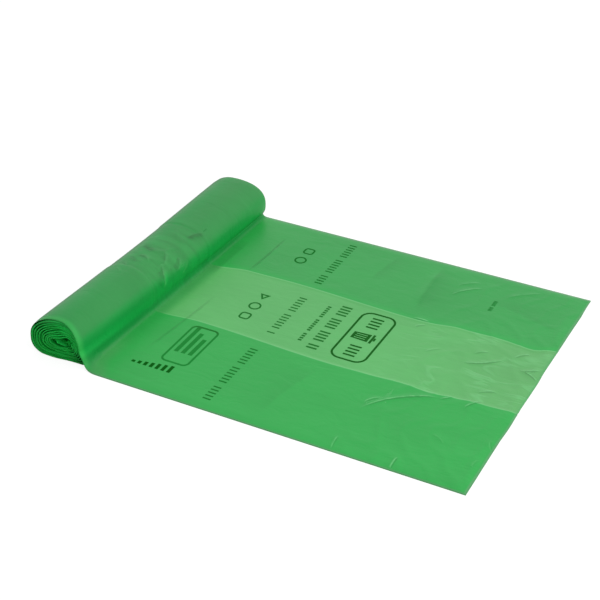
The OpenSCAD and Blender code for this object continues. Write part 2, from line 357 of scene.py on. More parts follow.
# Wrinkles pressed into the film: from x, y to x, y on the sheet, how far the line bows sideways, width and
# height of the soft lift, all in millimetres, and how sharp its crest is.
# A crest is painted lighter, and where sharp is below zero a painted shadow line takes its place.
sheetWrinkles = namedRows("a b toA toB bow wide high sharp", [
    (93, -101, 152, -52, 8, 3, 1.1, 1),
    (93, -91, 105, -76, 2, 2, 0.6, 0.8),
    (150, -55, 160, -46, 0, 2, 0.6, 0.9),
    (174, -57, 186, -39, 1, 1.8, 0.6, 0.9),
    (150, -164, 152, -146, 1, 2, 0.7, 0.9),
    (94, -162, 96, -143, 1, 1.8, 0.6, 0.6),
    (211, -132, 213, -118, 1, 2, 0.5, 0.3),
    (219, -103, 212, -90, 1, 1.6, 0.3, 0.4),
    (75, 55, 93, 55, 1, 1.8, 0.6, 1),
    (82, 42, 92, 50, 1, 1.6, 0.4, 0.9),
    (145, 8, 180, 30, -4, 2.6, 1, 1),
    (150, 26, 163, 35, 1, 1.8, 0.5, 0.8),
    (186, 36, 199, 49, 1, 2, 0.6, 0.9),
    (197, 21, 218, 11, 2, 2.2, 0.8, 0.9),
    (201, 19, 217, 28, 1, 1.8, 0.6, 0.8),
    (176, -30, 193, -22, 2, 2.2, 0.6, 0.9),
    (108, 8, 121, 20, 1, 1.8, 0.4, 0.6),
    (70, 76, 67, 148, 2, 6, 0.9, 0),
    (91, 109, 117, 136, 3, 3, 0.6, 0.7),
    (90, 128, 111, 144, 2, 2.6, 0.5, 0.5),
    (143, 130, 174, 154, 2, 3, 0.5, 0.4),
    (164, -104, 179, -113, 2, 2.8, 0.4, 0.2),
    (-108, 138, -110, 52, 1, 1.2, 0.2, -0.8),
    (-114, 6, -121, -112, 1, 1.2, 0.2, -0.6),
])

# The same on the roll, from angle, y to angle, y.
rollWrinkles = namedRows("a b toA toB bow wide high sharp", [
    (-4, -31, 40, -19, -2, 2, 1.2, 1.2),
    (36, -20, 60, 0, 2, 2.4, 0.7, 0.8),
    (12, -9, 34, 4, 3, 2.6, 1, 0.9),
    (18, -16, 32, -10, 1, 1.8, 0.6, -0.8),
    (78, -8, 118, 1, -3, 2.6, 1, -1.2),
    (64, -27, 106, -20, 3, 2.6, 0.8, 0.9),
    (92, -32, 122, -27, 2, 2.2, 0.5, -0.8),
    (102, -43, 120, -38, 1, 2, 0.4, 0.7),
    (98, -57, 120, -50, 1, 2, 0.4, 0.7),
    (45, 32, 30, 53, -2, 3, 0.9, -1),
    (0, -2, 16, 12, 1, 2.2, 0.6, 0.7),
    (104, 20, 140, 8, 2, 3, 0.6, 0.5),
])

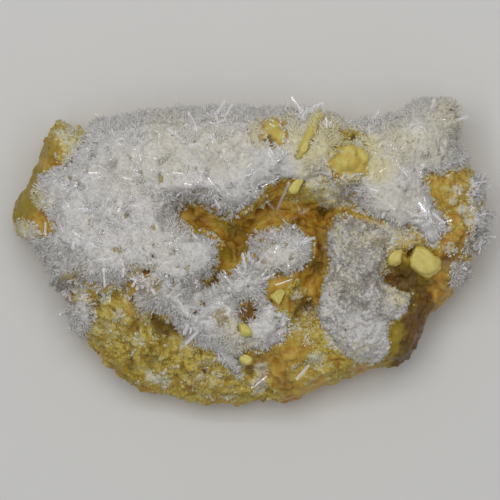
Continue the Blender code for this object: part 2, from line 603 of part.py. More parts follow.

|---|

## Aim
Above are some records; extract every one of them exactly.

## Problem solution
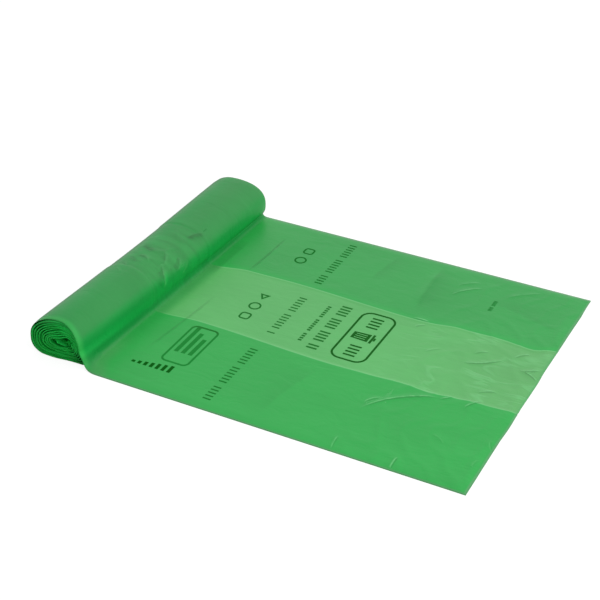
The OpenSCAD and Blender code for this object continues. Write part 2, from line 357 of scene.py on. More parts follow.
# Wrinkles pressed into the film: from x, y to x, y on the sheet, how far the line bows sideways, width and
# height of the soft lift, all in millimetres, and how sharp its crest is.
# A crest is painted lighter, and where sharp is below zero a painted shadow line takes its place.
sheetWrinkles = namedRows("a b toA toB bow wide high sharp", [
    (93, -101, 152, -52, 8, 3, 1.1, 1),
    (93, -91, 105, -76, 2, 2, 0.6, 0.8),
    (150, -55, 160, -46, 0, 2, 0.6, 0.9),
    (174, -57, 186, -39, 1, 1.8, 0.6, 0.9),
    (150, -164, 152, -146, 1, 2, 0.7, 0.9),
    (94, -162, 96, -143, 1, 1.8, 0.6, 0.6),
    (211, -132, 213, -118, 1, 2, 0.5, 0.3),
    (219, -103, 212, -90, 1, 1.6, 0.3, 0.4),
    (75, 55, 93, 55, 1, 1.8, 0.6, 1),
    (82, 42, 92, 50, 1, 1.6, 0.4, 0.9),
    (145, 8, 180, 30, -4, 2.6, 1, 1),
    (150, 26, 163, 35, 1, 1.8, 0.5, 0.8),
    (186, 36, 199, 49, 1, 2, 0.6, 0.9),
    (197, 21, 218, 11, 2, 2.2, 0.8, 0.9),
    (201, 19, 217, 28, 1, 1.8, 0.6, 0.8),
    (176, -30, 193, -22, 2, 2.2, 0.6, 0.9),
    (108, 8, 121, 20, 1, 1.8, 0.4, 0.6),
    (70, 76, 67, 148, 2, 6, 0.9, 0),
    (91, 109, 117, 136, 3, 3, 0.6, 0.7),
    (90, 128, 111, 144, 2, 2.6, 0.5, 0.5),
    (143, 130, 174, 154, 2, 3, 0.5, 0.4),
    (164, -104, 179, -113, 2, 2.8, 0.4, 0.2),
    (-108, 138, -110, 52, 1, 1.2, 0.2, -0.8),
    (-114, 6, -121, -112, 1, 1.2, 0.2, -0.6),
])

# The same on the roll, from angle, y to angle, y.
rollWrinkles = namedRows("a b toA toB bow wide high sharp", [
    (-4, -31, 40, -19, -2, 2, 1.2, 1.2),
    (36, -20, 60, 0, 2, 2.4, 0.7, 0.8),
    (12, -9, 34, 4, 3, 2.6, 1, 0.9),
    (18, -16, 32, -10, 1, 1.8, 0.6, -0.8),
    (78, -8, 118, 1, -3, 2.6, 1, -1.2),
    (64, -27, 106, -20, 3, 2.6, 0.8, 0.9),
    (92, -32, 122, -27, 2, 2.2, 0.5, -0.8),
    (102, -43, 120, -38, 1, 2, 0.4, 0.7),
    (98, -57, 120, -50, 1, 2, 0.4, 0.7),
    (45, 32, 30, 53, -2, 3, 0.9, -1),
    (0, -2, 16, 12, 1, 2.2, 0.6, 0.7),
    (104, 20, 140, 8, 2, 3, 0.6, 0.5),
])

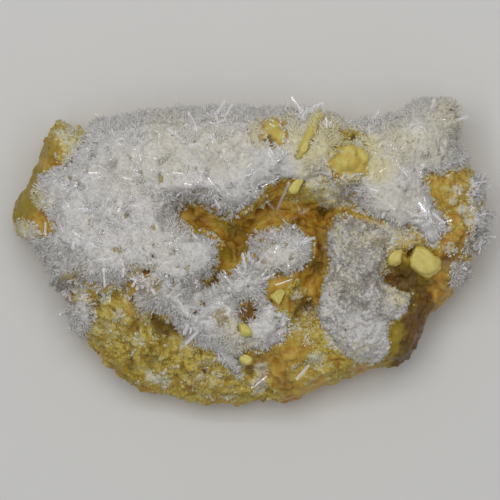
Continue the Blender code for this object: part 2, from line 603 of part.py. More parts follow.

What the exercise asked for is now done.